It was King Solomon who lamented that “there is nothing new under the sun”.  This is borne out again and again: story plots, terrorism, facial hair, blog posts, popular music.  Let me demonstrate the latter to you, or rather, let Axis of Awesome demonstrate it:

Next time you listen to the radio, you’ll hear those chords.  In fact, you’ll notice it a lot now you’re aware of it.  This is called the Baader-Meinhof phenomenon, like when you settle on which new car to buy, and suddenly it’s everywhere.

Musically, that chord sequence (I-V-vi-IV) just seems to work, and is seemingly infinitely reproducible.  Mathematically, harmony makes perfect sense, but why?  How do notes (and, by extension, chords) actually work?

You probably know that sound travels in waves which are created by vibrations.  We describe and analyse waves using trigonometry – sine and cosine – which you first meet in school in the context of right-angled triangles (triangles and music: who knew?)  A sine wave looks like this, I’ve labelled some useful terms:

The parts of a wave

Louder notes come from waves with bigger amplitude, higher notes from those with shorter wavelength, which means they have a higher frequency (more cycles per second).  You can see these ideas demonstrated beautifully in the following video, which you can reproduce yourself by putting your phone inside a guitar and facing it towards the sun.  Notice how the vibrations producing the lower notes make wider waves (bigger wavelength, shorter frequency) and how the waves are taller when the strings are first plucked, but as the sound quietens the amplitude decreases:

Now the frequency of a wave is the important thing when considering how notes work together.  Notes one octave apart (like “some” and “where” in Somewhere Over the Rainbow) work together so beautifully because the higher one has double the frequency of the lower one.  You can test this on a violin or guitar – play an open string, then put your finger in the place that divides the string exactly in half and you will now hear the note exactly one octave higher *.  What this means is that the two notes complete a cycle together, and hence reach your ear at exactly the same time – they work in perfect harmony.

Notes one octave apart

The notes in a scale of C major are C, D, E, F, G, A, B, C.  Our roman numerals above correspond to notes in the scale, and chords built upon these notes (I-C, II-D, etc).  A major chord, such as C major, is made up of the first (or root) note (C), the third note (E), and the fifth note (G).  Let’s look at the waves of these notes together:

A three-note major chord

You can see that the cycles coincide almost completely when the C wave has done four cycles, the E wave has done five cycles and the G wave has done 6.  This means the waves coincide fairly regularly, the notes reach our ears together fairly regularly, and they sound good together.  These regular coincidences mean the wavelengths of each note are in ratios that are close to “quite nice” fractions.  The wavelength of C is roughly \frac{5}{4} times bigger than that of E and \frac{6}{4} or \frac{3}{2} times bigger than that of G.

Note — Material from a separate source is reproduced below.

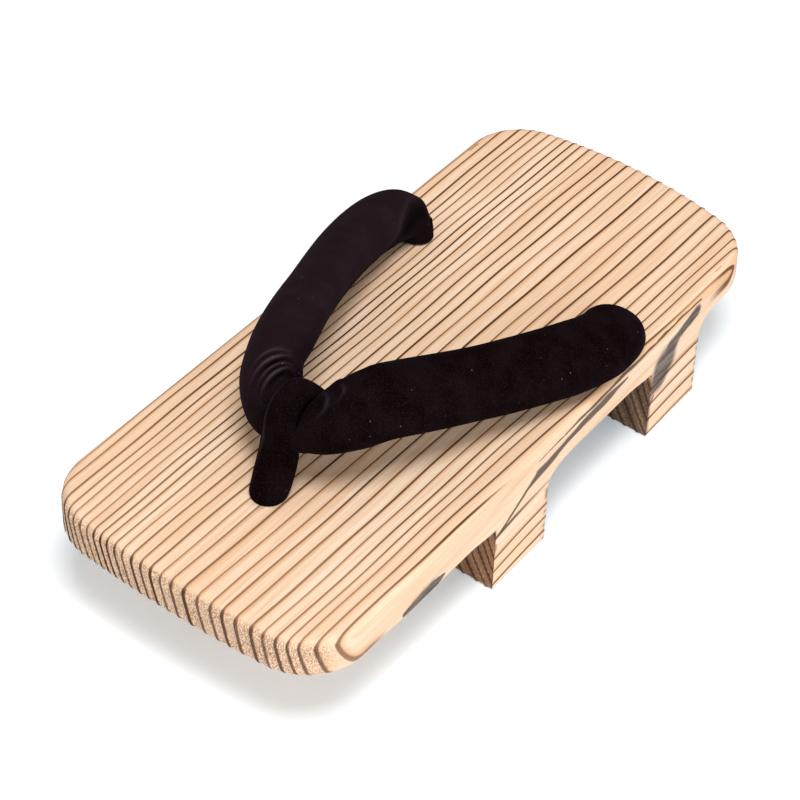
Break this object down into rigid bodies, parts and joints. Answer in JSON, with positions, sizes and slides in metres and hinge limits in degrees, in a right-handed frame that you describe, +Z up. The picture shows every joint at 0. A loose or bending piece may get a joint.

In contrast, look at the waves of C and D, they first come close to coinciding when the C wave has done 8 cycles and the D has done 9.  The irregularity of this coincidence means those notes aren’t half as pleasing together.

C and D

So, when wave cycles coincide more frequently, we hear more harmony, which explains how the most common chords are formed, but why is the I-V-vi-IV progression used so often?  I don’t have such a mathematically precise answer here, but let’s think about it for a moment.  In the scale of C major you start by playing the root chord of C major (C-E-G, remember).  It feels natural to use that fifth note of G again, due to the harmony in the first and fifth (three cycles of G coincide with two cycles of C as we saw above), so we play G major (G-B-D).

There’s some lovely symmetry in the IV chord (F major): including C you play 5 notes ascending to reach G and 5 notes descending to reach F, so that interval of a fifth, which is so pleasing to the ear, appears again in the other direction.

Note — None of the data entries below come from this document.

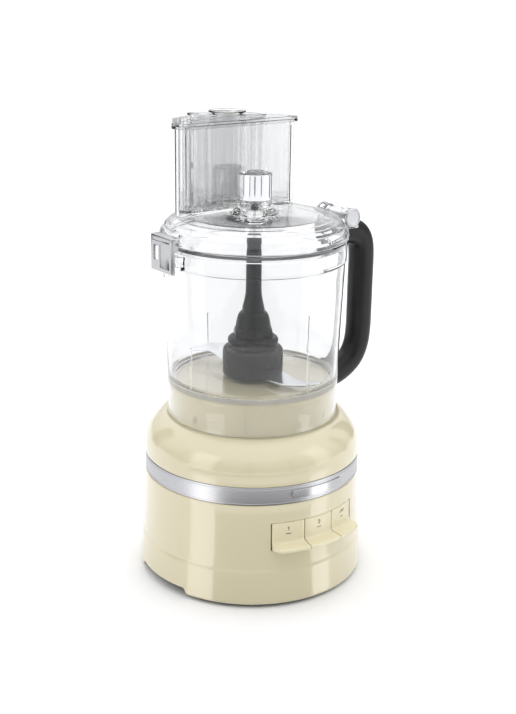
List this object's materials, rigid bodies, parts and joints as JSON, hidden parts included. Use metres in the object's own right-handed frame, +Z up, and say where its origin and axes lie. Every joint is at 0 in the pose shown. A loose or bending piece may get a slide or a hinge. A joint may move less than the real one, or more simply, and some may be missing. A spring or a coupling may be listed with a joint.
{
  "type": "food processor",
  "caption": "Countertop food processor: belt-driven motor base with press controls, clear locking work bowl with handle, lifting blade set, hinged feed-tube lid and nested pushers.",
  "frame": {"origin": "middle of the whole outline, on the table under the feet", "axes": "+Z up; the controls face -Y; the bowl handle and the lid hinge are towards +X and the lid latch towards -X; the spindle axis stands 19 mm towards -X and 4 mm towards +Y of the origin"},
  "size_m": [0.2576, 0.228, 0.44],
  "materials": {
    "cream": "gloss enamel cream",
    "clear": "clear, polished",
    "black": "satin black",
    "chrome": "polished",
    "brushed": "brushed",
    "steel": "satin",
    "rubber": "matt",
    "dark_plastic": "matt",
    "copper": "lacquered windings",
    "board": "circuit board",
    "silicone": "soft grey"
  },
  "bodies": {
    "base": {"base_housing": "cream", "shoulder_cap": "cream", "trim_band": "brushed", "name_plate": "chrome", "bottom_cover": "dark_plastic", "foot_1": "rubber", "foot_2": "rubber", "foot_3": "rubber", "foot_4": "rubber", "cover_screw_1": "steel", "cover_screw_2": "steel", "cover_screw_3": "steel", "cover_screw_4": "steel", "switch_board": "board", "switch_low": "dark_plastic", "switch_high": "dark_plastic", "switch_pulse": "dark_plastic", "cord_gland": "dark_plastic", "motor_plate": "steel", "motor_stator": "copper", "drive_belt": "rubber", "bearing_housing": "brushed", "bearing_lower": "steel", "bearing_upper": "steel", "interlock_switch": "dark_plastic"},
    "bowl": {"work_bowl": "clear", "handle_grip": "black", "hinge_bracket": "clear", "hinge_pin": "steel", "hinge_cap_front": "chrome", "hinge_cap_rear": "chrome"},
    "lid": {"clear_lid": "clear", "lid_seal": "silicone", "turret_sleeve": "chrome", "turret_bush": "brushed", "latch_pin": "steel"},
    "latch": {"latch_lever": "brushed"},
    "wide_pusher": {"pusher_wide": "clear"},
    "oval_pusher": {"pusher_oval": "clear"},
    "round_pusher": {"pusher_round": "clear"},
    "spindle": {"spindle_shaft": "steel", "spindle_pulley": "dark_plastic"},
    "motor": {"motor_rotor": "steel", "motor_pulley": "dark_plastic"},
    "blade": {"blade_hub": "black", "lock_collar": "black", "drive_adapter": "black", "stem_pin": "steel", "stem_cap": "black", "blade_lower": "steel", "blade_upper": "steel"},
    "low_paddle": {"paddle_low": "cream"},
    "high_paddle": {"paddle_high": "cream"},
    "pulse_paddle": {"paddle_pulse": "cream"}
  },
  "joints": [
    {"name": "bowl_lift", "type": "slide", "parent": "base", "child": "bowl", "axis": [0, 0, 1], "range_m": [0, 0.12]},
    {"name": "lid_hinge", "type": "hinge", "parent": "bowl", "child": "lid", "pos_m": [0.08298, 0.004, 0.338], "axis": [0, 1, 0], "range_deg": [0, 95]},
    {"name": "latch_pivot", "type": "hinge", "parent": "lid", "child": "latch", "pos_m": [-0.11462, 0.004, 0.335], "axis": [0, 1, 0], "range_deg": [0, 40]},
    {"name": "wide_pusher_lift", "type": "slide", "parent": "lid", "child": "wide_pusher", "axis": [0, 0, 1], "range_m": [0, 0.085]},
    {"name": "oval_pusher_lift", "type": "slide", "parent": "wide_pusher", "child": "oval_pusher", "axis": [0, 0, 1], "range_m": [0, 0.085]},
    {"name": "round_pusher_lift", "type": "slide", "parent": "oval_pusher", "child": "round_pusher", "axis": [0, 0, 1], "range_m": [0, 0.085]},
    {"name": "spindle_spin", "type": "hinge", "parent": "base", "child": "spindle", "pos_m": [-0.01902, 0.004, 0.15], "axis": [0, 0, 1], "continuous": true},
    {"name": "motor_spin", "type": "hinge", "parent": "base", "child": "motor", "pos_m": [-0.01902, 0.056, 0.06], "axis": [0, 0, 1], "continuous": true},
    {"name": "blade_spin", "type": "hinge", "parent": "bowl", "child": "blade", "pos_m": [-0.01902, 0.004, 0.23], "axis": [0, 0, 1], "continuous": true},
    {"name": "low_press", "type": "hinge", "parent": "base", "child": "low_paddle", "pos_m": [-0.04868, -0.08836, 0.08], "axis": [0.9521, -0.3057, 0], "range_deg": [0, 3.5], "stiffness_Nm_per_rad": 1.2, "springref_deg": -1.15},
    {"name": "high_press", "type": "hinge", "parent": "base", "child": "high_paddle", "pos_m": [-0.01902, -0.093, 0.08], "axis": [1, 0, 0], "range_deg": [0, 3.5], "stiffness_Nm_per_rad": 1.2, "springref_deg": -1.15},
    {"name": "pulse_press", "type": "hinge", "parent": "base", "child": "pulse_paddle", "pos_m": [0.01063, -0.08836, 0.08], "axis": [0.9521, 0.3057, 0], "range_deg": [0, 3.5], "stiffness_Nm_per_rad": 1.2, "springref_deg": -1.15}
  ],
  "couplings": [
    {"joint": "blade_spin", "follows": "spindle_spin", "ratio": 1},
    {"joint": "motor_spin", "follows": "spindle_spin", "ratio": 4.5625}
  ]
}
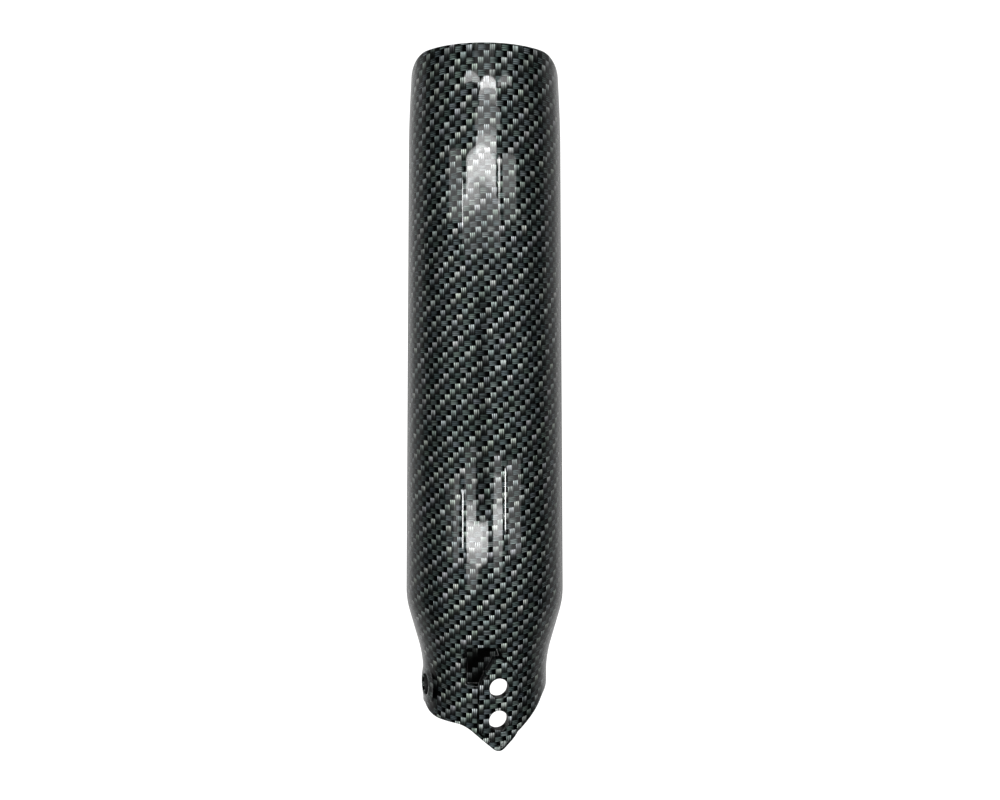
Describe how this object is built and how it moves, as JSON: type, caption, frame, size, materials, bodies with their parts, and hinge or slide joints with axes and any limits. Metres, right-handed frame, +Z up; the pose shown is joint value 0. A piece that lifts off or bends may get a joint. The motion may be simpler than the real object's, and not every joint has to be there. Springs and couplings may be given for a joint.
{
  "type": "motorcycle fork guard",
  "caption": "Half-shell guard for one leg of an upside-down motorcycle fork, open at the back, carbon-look outside, with a tapered pointed foot that bolts to the fork end.",
  "frame": {"origin": "on the fork leg's axis, level with the upper front bolt", "axes": "+Z up the fork leg's axis towards the round rim, -Y out of the guard's front, +X to the right seen from the front"},
  "size_m": [0.074, 0.0389, 0.3176],
  "materials": {
    "black_plastic": "black moulded plastic, satin on the inside and at the edges",
    "carbon_print": "printed twill carbon-look film in greys and black under a high-gloss clear lacquer"
  },
  "bodies": {
    "root": {"guard_shell": "black_plastic", "carbon_film": "carbon_print"}
  },
  "joints": []
}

The third chord is A minor (the lower case roman numerals are used for minor chords, the “sad” chords) and this minor chord starting on the sixth note is significant in music – it is the relative minor, the minor key that contains exactly the same notes as the major key (A minor proceeds A-B-C-D-E-F-G-A, hence it is the relative minor to C major).  The introduction of this minor chord works as it is so intrinsically related to our first chord and creates a short change of mood.  After all, variety is the spice of life, but we don’t want too much of it, we are creatures of habit of course!

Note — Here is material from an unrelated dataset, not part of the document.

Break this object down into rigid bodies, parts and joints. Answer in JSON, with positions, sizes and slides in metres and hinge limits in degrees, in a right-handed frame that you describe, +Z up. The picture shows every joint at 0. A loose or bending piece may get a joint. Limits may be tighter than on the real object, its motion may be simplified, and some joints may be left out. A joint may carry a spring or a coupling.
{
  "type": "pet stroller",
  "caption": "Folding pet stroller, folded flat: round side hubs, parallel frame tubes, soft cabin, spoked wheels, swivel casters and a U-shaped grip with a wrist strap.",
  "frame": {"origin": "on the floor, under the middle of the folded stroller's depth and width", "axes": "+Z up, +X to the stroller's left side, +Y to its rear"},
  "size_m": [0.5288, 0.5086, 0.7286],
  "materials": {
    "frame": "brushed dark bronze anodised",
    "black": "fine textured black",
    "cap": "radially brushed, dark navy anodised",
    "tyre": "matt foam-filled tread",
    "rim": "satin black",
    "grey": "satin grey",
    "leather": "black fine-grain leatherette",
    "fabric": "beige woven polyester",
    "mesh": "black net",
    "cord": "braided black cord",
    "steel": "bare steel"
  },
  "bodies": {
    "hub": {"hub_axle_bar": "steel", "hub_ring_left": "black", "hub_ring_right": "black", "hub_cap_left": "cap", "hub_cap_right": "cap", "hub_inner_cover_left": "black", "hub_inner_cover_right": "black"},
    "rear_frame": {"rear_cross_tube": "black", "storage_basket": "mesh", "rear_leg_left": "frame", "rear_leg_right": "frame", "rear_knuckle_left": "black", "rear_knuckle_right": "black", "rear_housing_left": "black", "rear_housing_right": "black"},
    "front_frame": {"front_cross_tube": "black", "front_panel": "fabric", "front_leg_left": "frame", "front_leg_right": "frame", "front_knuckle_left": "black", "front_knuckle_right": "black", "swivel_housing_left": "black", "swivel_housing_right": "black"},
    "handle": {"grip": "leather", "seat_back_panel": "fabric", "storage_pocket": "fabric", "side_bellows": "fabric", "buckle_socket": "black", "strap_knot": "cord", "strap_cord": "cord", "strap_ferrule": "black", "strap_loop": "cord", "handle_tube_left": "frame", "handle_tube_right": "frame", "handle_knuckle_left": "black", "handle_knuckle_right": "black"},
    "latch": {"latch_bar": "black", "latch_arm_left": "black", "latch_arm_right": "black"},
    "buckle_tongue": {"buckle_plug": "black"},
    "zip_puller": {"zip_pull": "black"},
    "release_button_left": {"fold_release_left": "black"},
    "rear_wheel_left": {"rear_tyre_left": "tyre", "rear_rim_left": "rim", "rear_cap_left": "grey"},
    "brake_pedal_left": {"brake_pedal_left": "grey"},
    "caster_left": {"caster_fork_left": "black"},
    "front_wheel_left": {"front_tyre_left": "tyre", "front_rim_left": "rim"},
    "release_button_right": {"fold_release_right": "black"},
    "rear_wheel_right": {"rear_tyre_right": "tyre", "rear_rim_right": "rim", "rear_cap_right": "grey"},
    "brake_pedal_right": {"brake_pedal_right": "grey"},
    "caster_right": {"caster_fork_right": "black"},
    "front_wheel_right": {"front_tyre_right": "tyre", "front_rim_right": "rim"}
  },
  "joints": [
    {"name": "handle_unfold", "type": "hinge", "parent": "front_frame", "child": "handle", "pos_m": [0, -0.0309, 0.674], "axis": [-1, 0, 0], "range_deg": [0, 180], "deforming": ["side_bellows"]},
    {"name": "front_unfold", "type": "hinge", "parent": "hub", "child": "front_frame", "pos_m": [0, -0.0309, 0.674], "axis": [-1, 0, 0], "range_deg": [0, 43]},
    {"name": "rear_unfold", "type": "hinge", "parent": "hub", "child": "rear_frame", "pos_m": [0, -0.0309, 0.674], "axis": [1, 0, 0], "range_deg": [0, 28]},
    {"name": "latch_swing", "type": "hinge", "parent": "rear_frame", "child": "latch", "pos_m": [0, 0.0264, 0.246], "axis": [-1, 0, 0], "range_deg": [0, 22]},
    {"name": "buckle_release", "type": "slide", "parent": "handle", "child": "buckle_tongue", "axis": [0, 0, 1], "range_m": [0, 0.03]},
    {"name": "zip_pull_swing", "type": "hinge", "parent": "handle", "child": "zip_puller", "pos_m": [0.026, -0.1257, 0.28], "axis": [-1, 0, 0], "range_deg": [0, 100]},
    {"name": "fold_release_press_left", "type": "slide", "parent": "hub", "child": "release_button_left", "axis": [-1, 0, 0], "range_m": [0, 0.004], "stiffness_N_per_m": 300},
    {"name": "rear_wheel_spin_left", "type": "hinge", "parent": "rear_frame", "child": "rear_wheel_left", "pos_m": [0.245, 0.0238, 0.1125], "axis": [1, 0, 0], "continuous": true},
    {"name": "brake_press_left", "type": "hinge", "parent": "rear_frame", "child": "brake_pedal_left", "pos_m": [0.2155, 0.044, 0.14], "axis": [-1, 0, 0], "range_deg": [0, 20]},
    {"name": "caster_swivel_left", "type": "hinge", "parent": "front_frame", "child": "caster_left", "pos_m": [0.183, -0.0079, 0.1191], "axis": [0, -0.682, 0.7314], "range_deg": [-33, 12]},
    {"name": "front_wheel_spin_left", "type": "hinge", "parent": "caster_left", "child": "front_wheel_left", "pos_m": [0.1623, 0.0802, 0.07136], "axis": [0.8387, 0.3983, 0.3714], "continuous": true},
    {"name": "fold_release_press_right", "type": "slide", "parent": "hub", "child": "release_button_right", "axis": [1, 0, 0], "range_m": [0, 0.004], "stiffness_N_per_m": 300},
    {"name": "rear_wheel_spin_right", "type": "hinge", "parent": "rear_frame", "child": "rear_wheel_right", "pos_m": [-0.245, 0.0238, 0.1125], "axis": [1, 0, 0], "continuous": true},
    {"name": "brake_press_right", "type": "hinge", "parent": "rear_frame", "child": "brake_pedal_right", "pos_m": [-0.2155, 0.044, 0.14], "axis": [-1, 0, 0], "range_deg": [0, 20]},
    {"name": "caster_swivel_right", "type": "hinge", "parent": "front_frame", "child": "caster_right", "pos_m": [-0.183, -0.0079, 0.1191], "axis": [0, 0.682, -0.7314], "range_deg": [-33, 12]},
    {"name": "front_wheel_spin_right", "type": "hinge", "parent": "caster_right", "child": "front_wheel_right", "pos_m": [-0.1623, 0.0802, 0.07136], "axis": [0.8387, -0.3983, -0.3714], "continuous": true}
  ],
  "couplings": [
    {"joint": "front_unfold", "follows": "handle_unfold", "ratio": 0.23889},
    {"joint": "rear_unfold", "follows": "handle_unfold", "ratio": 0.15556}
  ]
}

So it would seem that the progression I-V-vi-IV is the simplest way to use the most pleasing harmonies according to the mathematical principles underlying acoustics.  Either that, or someone somewhere came up with a catchy sequence which everyone else copied.  Just like King Solomon said they would.


* Now divide this half length of string in half again, you will have a note one octave up.  Can you see why the frets on a guitar get smaller as you go up the neck?